TASK DESCRIPTION: Set down exactly, please, each line from the one containing "Continue the OpenSCAD" through the one containing "return right + bow + left", both lines included, and no other line.

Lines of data
>> begin

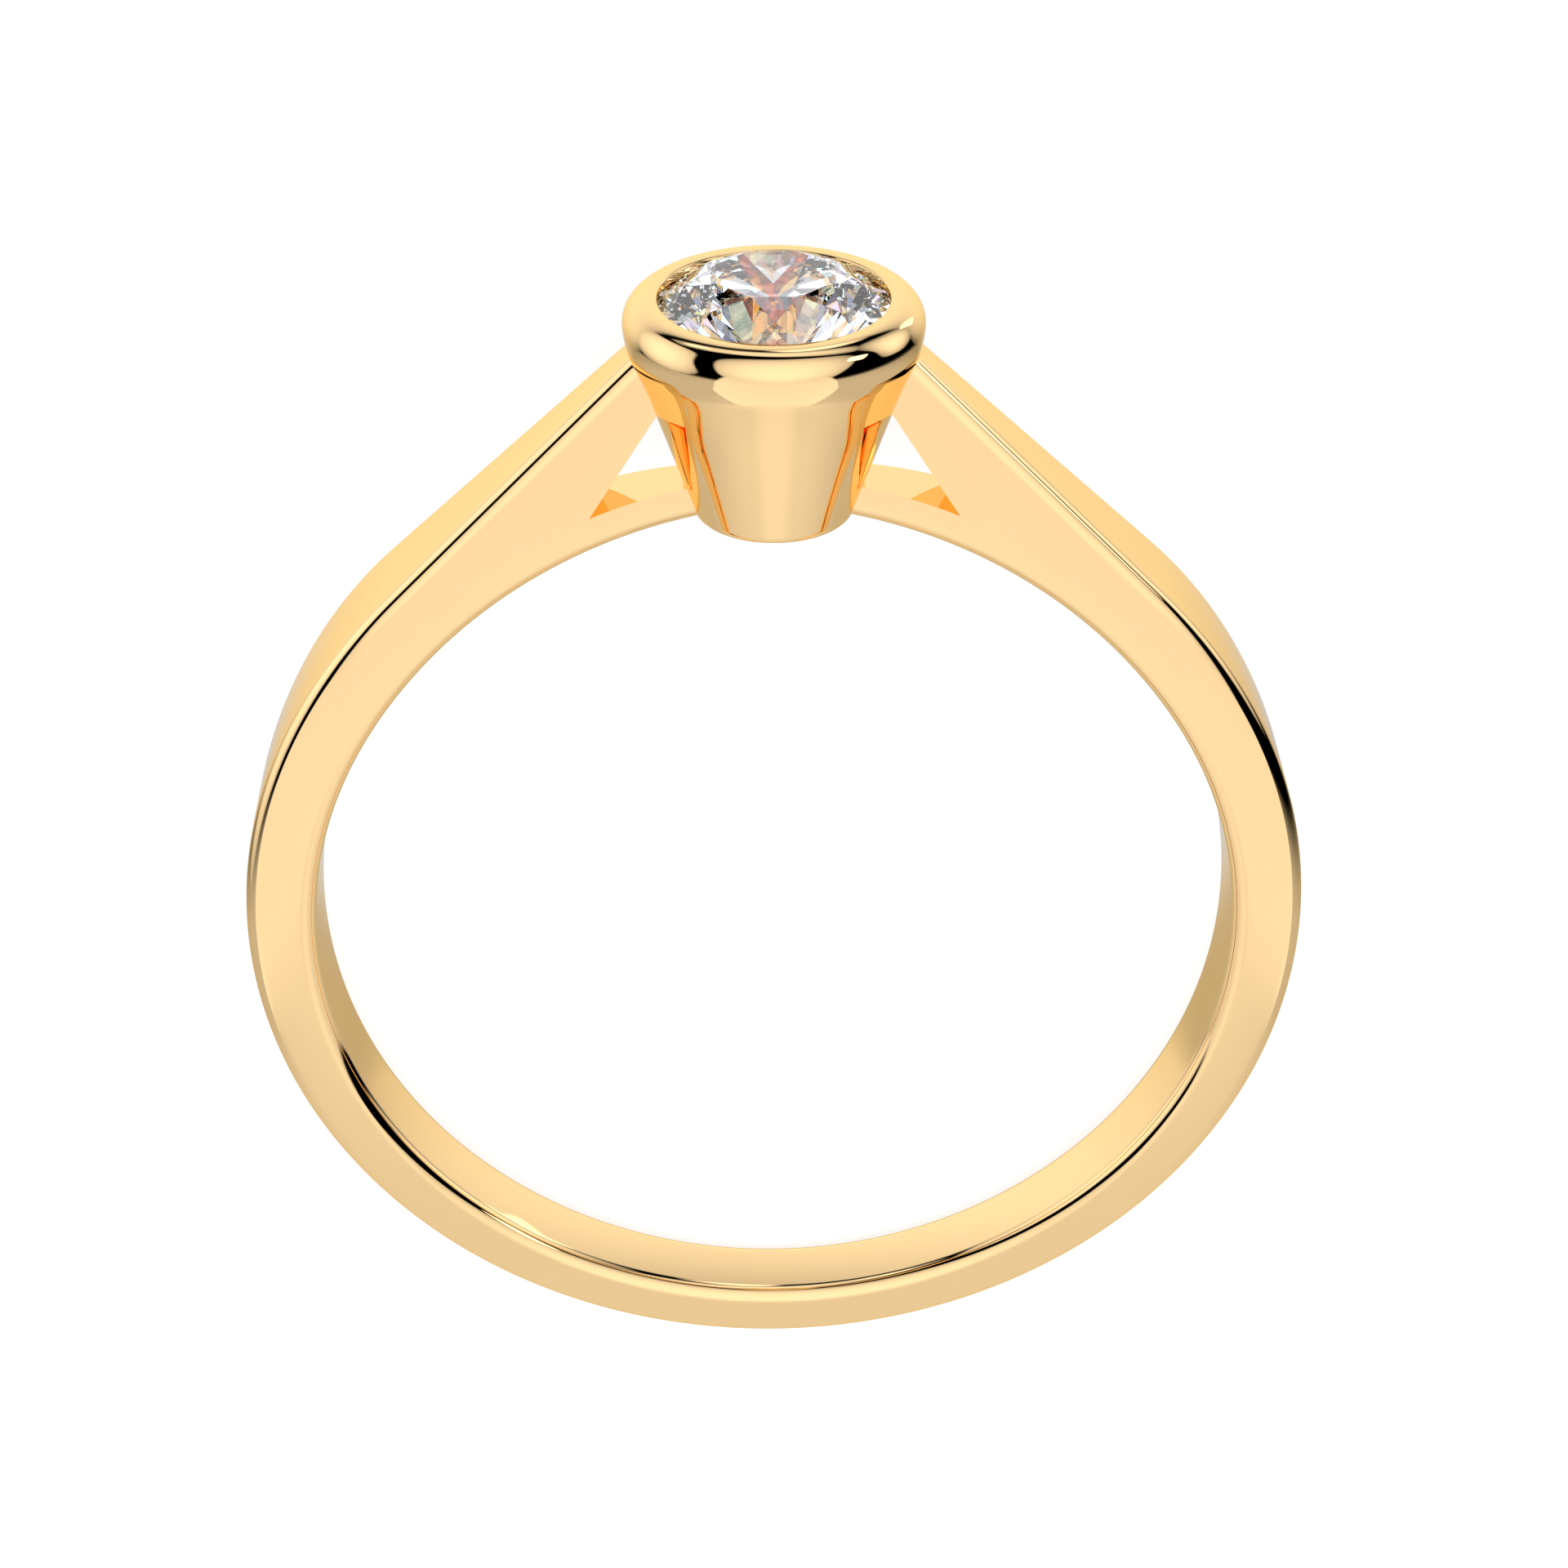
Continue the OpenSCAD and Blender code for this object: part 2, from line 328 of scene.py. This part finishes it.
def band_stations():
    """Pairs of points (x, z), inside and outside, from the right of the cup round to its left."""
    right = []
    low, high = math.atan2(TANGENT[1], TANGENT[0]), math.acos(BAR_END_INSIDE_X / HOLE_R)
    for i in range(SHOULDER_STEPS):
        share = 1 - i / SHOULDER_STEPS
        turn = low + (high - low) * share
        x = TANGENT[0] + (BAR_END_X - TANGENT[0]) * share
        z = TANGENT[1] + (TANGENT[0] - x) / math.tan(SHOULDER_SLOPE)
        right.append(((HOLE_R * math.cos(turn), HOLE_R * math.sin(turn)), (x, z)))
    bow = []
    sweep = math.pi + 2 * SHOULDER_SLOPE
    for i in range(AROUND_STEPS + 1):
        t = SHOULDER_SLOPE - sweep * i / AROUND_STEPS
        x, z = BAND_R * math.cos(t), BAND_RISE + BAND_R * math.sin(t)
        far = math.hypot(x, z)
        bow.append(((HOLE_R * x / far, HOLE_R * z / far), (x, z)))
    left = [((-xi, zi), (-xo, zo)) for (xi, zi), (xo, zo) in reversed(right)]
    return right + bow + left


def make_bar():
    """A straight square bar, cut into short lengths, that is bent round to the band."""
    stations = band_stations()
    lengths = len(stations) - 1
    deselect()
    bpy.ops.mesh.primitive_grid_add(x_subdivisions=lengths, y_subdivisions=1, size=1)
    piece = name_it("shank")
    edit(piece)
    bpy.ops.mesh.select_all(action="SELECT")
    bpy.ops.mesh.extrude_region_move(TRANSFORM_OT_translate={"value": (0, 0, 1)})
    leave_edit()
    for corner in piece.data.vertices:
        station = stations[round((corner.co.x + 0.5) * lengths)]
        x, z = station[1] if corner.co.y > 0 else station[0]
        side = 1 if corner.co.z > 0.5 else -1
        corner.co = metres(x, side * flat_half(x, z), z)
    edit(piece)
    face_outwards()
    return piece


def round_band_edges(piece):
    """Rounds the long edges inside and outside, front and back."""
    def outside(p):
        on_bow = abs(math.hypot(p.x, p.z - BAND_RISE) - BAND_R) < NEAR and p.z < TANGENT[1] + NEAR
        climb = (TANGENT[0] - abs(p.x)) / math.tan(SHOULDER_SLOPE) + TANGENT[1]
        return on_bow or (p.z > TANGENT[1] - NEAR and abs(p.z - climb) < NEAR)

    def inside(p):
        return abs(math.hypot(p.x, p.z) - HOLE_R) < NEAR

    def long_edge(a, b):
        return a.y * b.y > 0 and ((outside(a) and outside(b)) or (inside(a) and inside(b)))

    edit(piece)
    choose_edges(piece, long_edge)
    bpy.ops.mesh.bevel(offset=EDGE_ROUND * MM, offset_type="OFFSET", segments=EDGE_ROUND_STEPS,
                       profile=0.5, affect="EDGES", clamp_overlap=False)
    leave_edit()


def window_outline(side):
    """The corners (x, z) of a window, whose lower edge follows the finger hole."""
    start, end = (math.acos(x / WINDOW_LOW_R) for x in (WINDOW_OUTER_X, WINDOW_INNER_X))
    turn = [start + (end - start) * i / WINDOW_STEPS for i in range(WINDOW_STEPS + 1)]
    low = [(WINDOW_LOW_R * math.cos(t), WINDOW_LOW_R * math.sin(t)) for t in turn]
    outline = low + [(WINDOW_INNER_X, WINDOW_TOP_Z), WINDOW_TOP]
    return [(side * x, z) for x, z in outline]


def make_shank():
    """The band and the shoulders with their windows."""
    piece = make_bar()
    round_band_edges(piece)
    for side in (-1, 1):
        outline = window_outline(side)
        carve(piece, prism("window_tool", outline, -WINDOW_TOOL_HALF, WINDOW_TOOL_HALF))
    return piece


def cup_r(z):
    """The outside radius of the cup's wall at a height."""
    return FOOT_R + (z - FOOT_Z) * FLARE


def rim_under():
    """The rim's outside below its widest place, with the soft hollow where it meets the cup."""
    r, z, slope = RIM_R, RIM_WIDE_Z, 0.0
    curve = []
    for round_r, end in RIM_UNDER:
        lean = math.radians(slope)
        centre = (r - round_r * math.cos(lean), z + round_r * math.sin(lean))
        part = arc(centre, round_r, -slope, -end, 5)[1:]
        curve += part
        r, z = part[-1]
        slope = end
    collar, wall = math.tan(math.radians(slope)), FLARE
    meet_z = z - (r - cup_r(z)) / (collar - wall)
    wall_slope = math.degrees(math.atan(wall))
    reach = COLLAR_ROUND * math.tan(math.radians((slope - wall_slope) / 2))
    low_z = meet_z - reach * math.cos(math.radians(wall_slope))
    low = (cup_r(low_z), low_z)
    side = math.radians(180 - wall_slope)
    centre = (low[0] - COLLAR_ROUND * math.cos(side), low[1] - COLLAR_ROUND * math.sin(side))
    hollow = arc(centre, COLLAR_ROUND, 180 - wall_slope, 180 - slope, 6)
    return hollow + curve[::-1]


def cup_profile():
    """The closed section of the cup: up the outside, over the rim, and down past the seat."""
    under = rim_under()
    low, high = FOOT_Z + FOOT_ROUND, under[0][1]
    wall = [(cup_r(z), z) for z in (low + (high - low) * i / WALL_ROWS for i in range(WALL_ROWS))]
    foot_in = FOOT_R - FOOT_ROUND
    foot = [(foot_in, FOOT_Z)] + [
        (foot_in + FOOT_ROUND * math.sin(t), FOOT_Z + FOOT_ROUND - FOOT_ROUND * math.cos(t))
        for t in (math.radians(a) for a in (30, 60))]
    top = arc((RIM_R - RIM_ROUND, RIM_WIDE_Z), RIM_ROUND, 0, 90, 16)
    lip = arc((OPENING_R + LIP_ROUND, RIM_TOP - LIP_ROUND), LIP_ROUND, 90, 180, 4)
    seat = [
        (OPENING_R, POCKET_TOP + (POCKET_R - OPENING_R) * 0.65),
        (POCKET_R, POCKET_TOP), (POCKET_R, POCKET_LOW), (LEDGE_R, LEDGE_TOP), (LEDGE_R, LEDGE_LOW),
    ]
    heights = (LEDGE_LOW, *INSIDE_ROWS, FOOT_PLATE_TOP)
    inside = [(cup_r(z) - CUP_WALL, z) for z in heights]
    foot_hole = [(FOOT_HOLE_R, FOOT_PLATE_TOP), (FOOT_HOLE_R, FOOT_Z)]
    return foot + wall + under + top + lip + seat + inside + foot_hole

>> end
>> begin

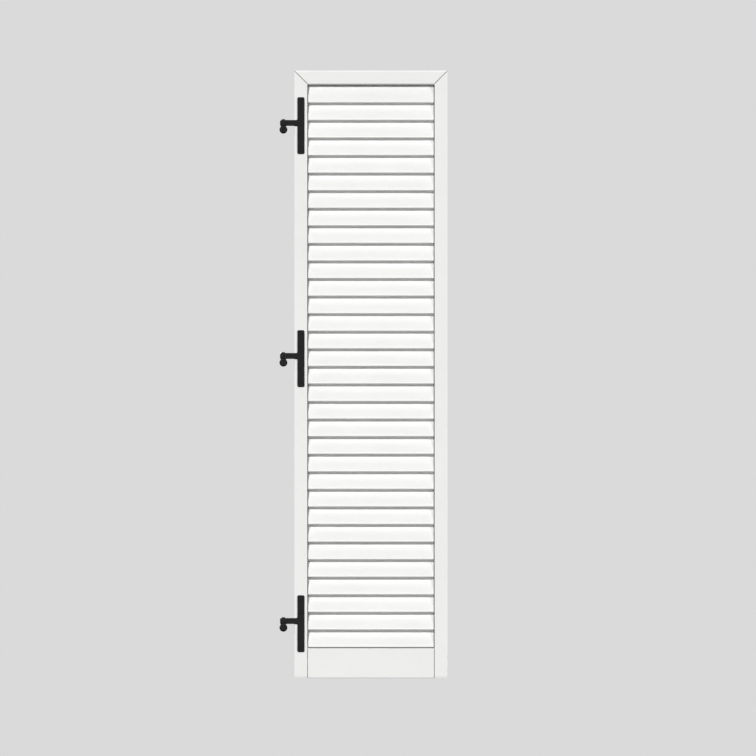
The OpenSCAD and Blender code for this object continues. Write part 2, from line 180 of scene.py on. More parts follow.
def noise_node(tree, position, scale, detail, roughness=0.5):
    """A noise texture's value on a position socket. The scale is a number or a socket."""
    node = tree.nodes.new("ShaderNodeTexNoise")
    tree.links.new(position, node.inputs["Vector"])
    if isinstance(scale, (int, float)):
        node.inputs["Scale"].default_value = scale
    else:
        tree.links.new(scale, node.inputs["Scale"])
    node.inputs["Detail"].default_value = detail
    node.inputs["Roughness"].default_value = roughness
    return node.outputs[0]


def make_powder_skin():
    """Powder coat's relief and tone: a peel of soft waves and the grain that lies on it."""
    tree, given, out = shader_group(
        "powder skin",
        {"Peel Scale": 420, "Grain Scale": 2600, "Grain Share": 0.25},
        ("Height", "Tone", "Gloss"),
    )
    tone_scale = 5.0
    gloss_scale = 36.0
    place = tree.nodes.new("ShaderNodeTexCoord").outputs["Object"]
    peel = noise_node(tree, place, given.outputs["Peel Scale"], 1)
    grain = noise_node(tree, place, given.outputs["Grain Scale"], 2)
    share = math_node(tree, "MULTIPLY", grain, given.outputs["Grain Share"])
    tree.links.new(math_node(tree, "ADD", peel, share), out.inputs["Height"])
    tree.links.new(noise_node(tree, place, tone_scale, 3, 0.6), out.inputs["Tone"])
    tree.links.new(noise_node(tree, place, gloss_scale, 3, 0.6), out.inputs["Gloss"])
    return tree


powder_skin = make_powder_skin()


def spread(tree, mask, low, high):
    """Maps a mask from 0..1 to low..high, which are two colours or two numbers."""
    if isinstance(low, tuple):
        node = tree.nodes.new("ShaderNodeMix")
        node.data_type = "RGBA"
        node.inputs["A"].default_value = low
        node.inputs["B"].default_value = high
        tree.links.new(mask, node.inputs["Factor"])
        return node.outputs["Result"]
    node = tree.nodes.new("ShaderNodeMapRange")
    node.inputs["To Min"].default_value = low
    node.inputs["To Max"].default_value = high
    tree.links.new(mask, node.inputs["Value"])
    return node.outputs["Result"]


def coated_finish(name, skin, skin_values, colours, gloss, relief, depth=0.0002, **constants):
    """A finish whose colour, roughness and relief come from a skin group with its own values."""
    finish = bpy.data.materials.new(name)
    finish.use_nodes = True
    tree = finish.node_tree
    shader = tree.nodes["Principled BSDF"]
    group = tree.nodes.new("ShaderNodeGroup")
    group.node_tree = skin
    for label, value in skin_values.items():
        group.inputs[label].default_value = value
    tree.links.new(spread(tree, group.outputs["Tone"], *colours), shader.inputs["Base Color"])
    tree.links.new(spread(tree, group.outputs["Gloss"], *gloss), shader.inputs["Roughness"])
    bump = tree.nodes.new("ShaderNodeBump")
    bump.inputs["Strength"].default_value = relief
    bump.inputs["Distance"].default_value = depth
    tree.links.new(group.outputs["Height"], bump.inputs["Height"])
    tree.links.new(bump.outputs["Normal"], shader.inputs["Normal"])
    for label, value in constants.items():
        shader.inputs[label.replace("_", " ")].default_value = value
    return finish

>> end

WRITTEN SOLUTION:
Continue the OpenSCAD and Blender code for this object: part 2, from line 328 of scene.py. This part finishes it.
def band_stations():
    """Pairs of points (x, z), inside and outside, from the right of the cup round to its left."""
    right = []
    low, high = math.atan2(TANGENT[1], TANGENT[0]), math.acos(BAR_END_INSIDE_X / HOLE_R)
    for i in range(SHOULDER_STEPS):
        share = 1 - i / SHOULDER_STEPS
        turn = low + (high - low) * share
        x = TANGENT[0] + (BAR_END_X - TANGENT[0]) * share
        z = TANGENT[1] + (TANGENT[0] - x) / math.tan(SHOULDER_SLOPE)
        right.append(((HOLE_R * math.cos(turn), HOLE_R * math.sin(turn)), (x, z)))
    bow = []
    sweep = math.pi + 2 * SHOULDER_SLOPE
    for i in range(AROUND_STEPS + 1):
        t = SHOULDER_SLOPE - sweep * i / AROUND_STEPS
        x, z = BAND_R * math.cos(t), BAND_RISE + BAND_R * math.sin(t)
        far = math.hypot(x, z)
        bow.append(((HOLE_R * x / far, HOLE_R * z / far), (x, z)))
    left = [((-xi, zi), (-xo, zo)) for (xi, zi), (xo, zo) in reversed(right)]
    return right + bow + left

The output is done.